> Task prompt:
Print the lines of the data, starting with the first, up to and including the line where "brass under lacquer." appears.

> Extracted records:
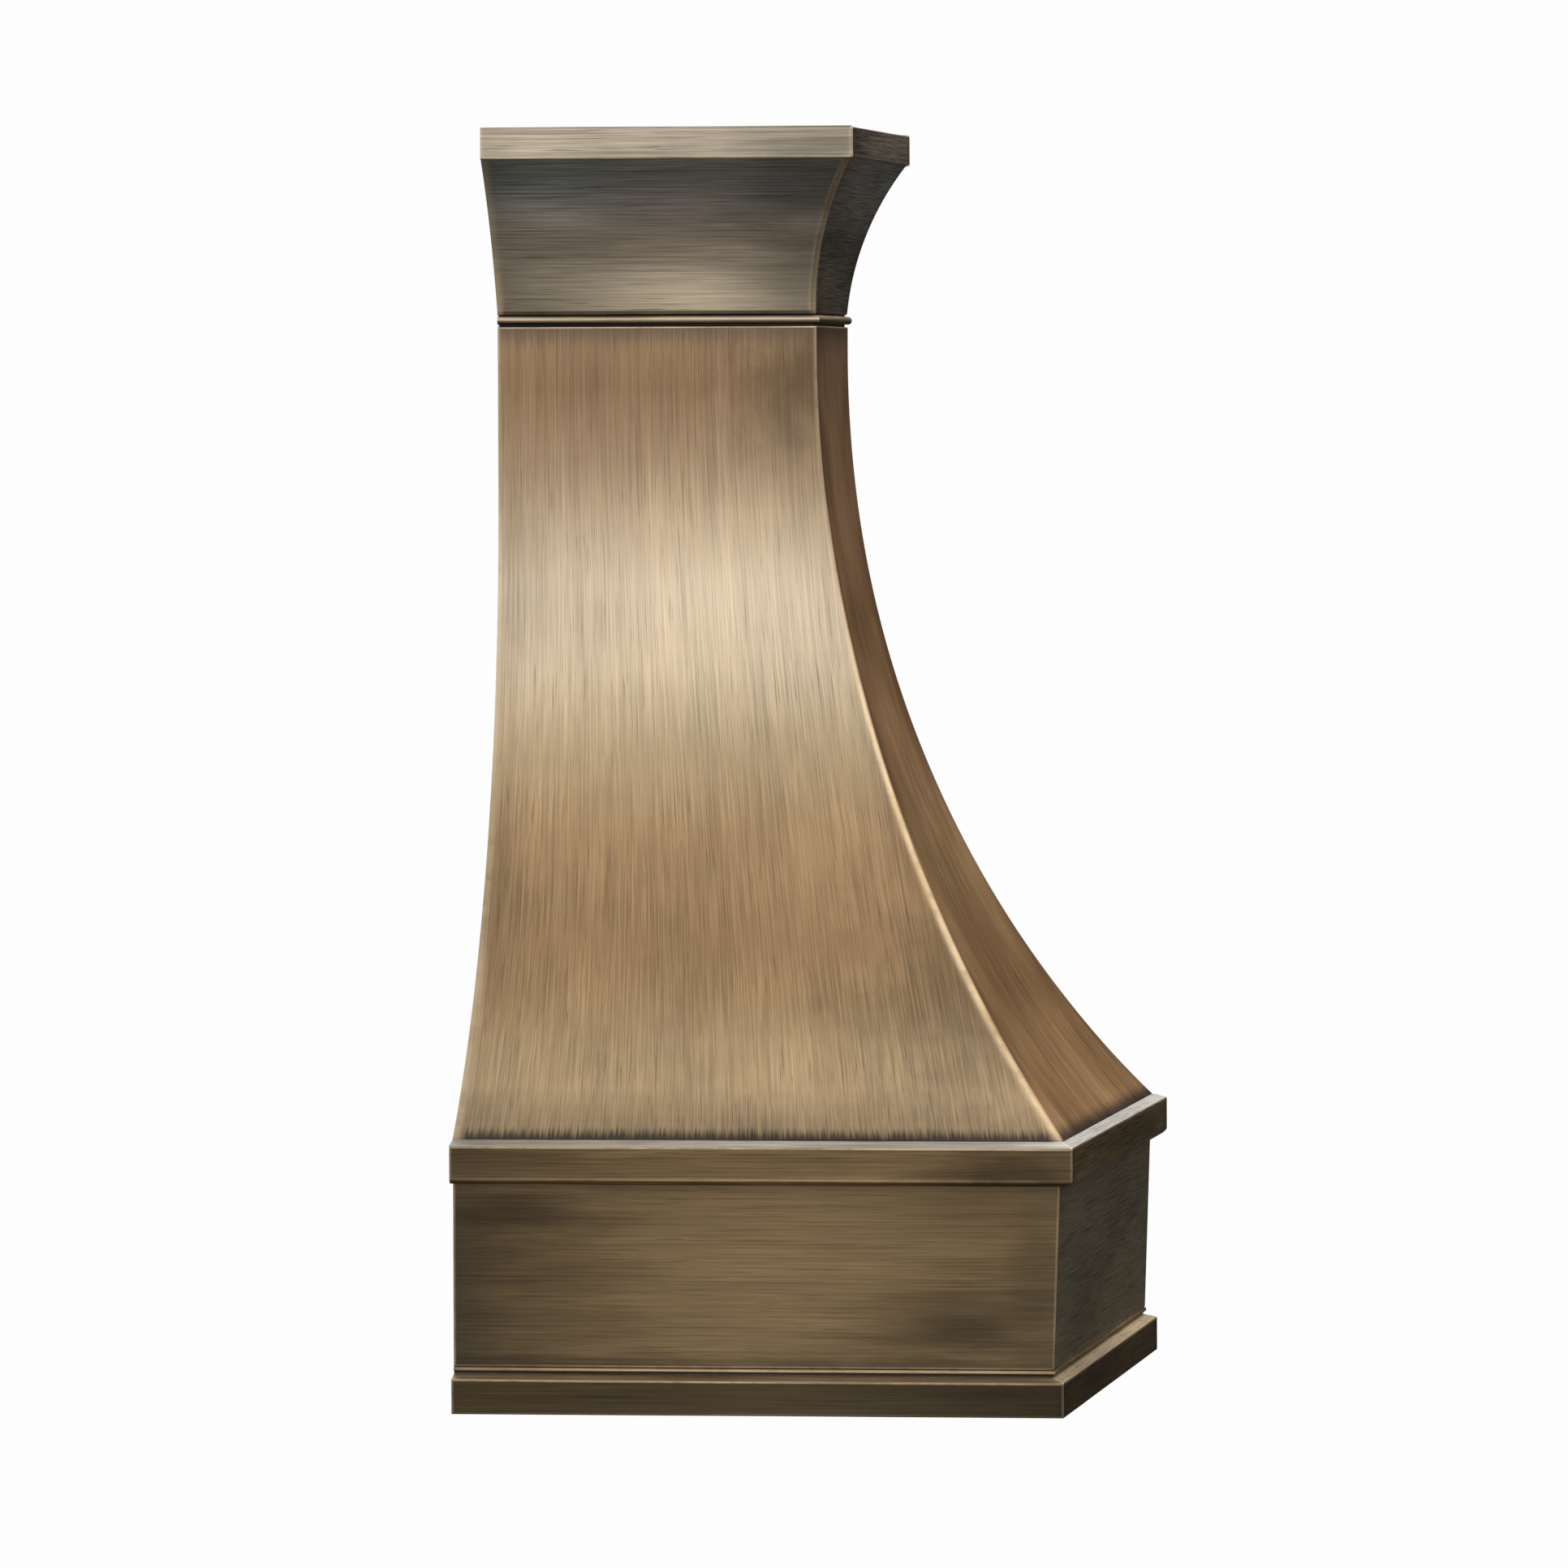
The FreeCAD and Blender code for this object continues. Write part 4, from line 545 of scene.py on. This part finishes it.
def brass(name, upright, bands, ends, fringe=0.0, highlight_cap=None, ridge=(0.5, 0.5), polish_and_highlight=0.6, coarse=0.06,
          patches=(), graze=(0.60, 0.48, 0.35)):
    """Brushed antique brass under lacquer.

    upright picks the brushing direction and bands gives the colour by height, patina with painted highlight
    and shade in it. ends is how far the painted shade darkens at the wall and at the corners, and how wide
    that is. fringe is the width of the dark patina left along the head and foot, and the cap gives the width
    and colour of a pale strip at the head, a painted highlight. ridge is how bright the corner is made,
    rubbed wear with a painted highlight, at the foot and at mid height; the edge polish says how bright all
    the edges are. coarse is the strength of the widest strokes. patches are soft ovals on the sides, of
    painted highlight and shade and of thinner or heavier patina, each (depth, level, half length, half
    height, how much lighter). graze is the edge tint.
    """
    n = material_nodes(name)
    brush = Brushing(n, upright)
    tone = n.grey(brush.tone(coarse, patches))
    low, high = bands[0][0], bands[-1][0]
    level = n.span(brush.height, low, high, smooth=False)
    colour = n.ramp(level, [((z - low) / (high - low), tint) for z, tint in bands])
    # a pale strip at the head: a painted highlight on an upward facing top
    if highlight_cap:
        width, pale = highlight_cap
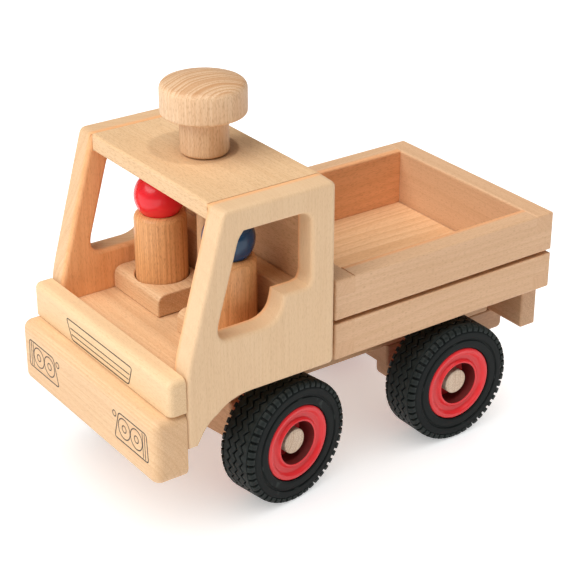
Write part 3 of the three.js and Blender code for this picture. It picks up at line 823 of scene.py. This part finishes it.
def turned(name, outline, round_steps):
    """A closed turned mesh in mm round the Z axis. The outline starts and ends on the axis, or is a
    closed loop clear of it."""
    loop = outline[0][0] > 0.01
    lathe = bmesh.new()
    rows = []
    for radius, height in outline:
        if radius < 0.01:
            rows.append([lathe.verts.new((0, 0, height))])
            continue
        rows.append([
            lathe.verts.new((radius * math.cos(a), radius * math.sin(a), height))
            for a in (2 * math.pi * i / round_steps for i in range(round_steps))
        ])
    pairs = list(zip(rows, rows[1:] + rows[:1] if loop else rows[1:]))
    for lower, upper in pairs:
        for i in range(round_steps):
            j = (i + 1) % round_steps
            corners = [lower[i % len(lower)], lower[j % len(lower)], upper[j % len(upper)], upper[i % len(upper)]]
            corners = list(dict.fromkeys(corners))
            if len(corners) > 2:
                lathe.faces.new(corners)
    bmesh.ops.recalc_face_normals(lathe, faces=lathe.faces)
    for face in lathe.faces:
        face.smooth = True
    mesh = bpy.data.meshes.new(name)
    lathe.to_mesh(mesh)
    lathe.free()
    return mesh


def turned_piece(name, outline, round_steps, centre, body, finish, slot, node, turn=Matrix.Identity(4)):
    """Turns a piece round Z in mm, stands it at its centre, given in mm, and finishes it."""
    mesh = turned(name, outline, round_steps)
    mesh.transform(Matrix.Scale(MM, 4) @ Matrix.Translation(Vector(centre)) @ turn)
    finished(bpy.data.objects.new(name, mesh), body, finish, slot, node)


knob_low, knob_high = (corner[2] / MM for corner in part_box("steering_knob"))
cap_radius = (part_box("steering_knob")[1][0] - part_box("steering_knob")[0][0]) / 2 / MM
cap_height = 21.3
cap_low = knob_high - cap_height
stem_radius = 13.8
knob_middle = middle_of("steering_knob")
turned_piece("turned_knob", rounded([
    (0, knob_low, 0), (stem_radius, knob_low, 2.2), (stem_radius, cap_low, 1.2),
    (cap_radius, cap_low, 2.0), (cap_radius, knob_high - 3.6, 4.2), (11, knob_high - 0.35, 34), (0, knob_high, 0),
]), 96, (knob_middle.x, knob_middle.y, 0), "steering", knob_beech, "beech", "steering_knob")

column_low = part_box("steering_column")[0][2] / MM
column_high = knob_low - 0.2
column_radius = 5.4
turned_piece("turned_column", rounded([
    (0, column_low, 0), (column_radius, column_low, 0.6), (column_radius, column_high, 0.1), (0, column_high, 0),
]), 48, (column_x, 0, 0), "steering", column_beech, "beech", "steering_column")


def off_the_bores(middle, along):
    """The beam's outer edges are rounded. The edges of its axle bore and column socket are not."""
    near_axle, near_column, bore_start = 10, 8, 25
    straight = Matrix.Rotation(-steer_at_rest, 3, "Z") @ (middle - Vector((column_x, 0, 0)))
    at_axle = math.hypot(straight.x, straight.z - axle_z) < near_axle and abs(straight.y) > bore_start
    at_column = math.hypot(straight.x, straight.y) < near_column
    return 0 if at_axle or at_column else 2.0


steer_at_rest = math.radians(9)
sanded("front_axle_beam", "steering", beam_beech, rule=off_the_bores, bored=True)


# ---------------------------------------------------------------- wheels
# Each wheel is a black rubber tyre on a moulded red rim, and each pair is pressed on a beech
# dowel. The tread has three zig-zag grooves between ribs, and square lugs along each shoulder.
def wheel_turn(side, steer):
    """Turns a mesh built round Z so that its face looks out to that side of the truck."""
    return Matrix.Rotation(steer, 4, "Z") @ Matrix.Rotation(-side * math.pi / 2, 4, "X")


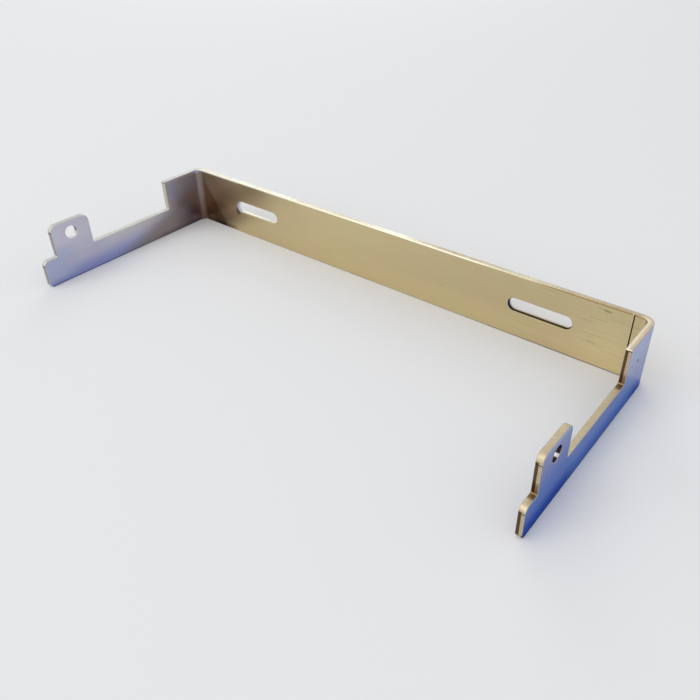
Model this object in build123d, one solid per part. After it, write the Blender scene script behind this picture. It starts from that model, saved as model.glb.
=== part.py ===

> Task result:
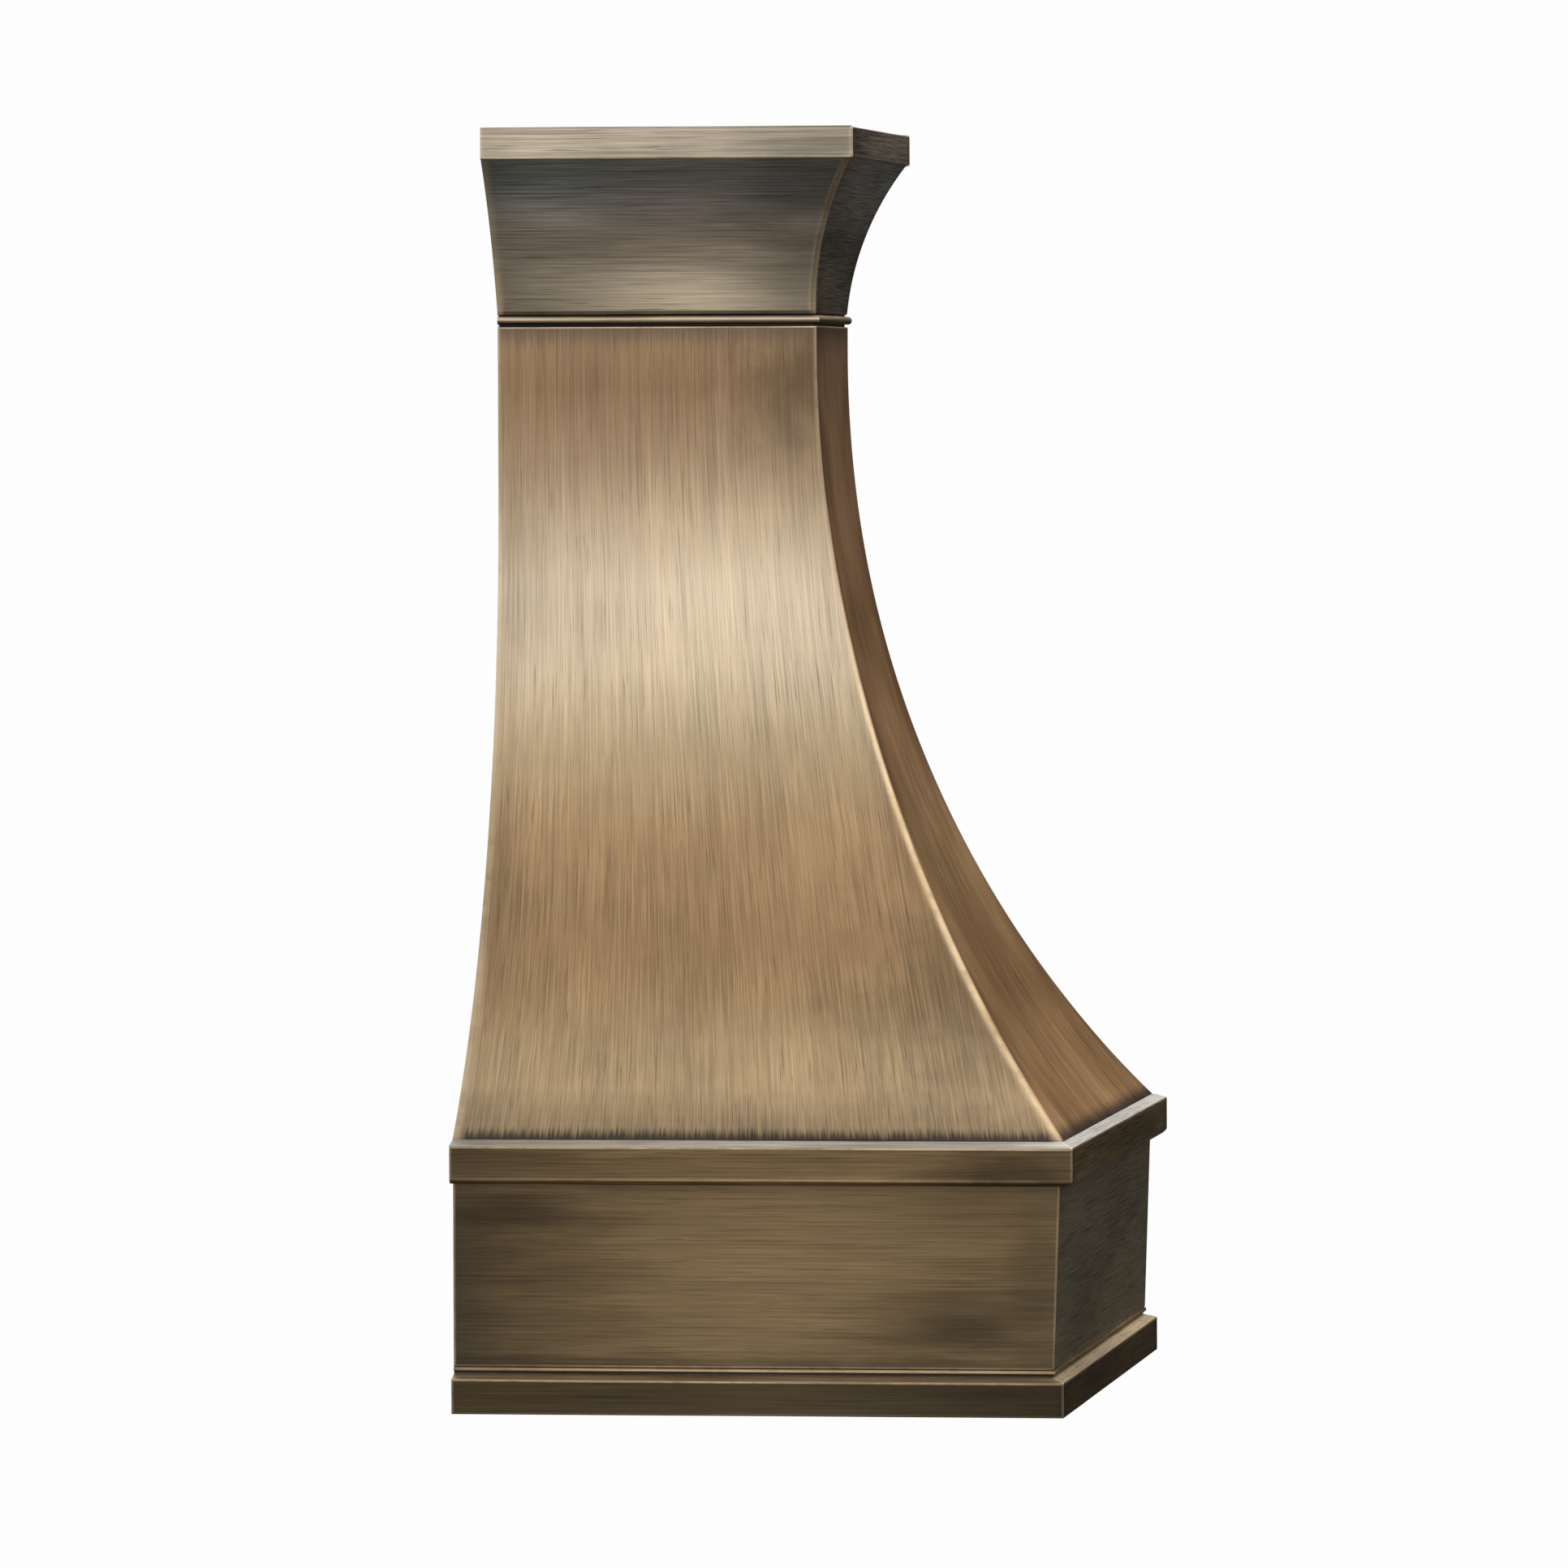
The FreeCAD and Blender code for this object continues. Write part 4, from line 545 of scene.py on. This part finishes it.
def brass(name, upright, bands, ends, fringe=0.0, highlight_cap=None, ridge=(0.5, 0.5), polish_and_highlight=0.6, coarse=0.06,
          patches=(), graze=(0.60, 0.48, 0.35)):
    """Brushed antique brass under lacquer.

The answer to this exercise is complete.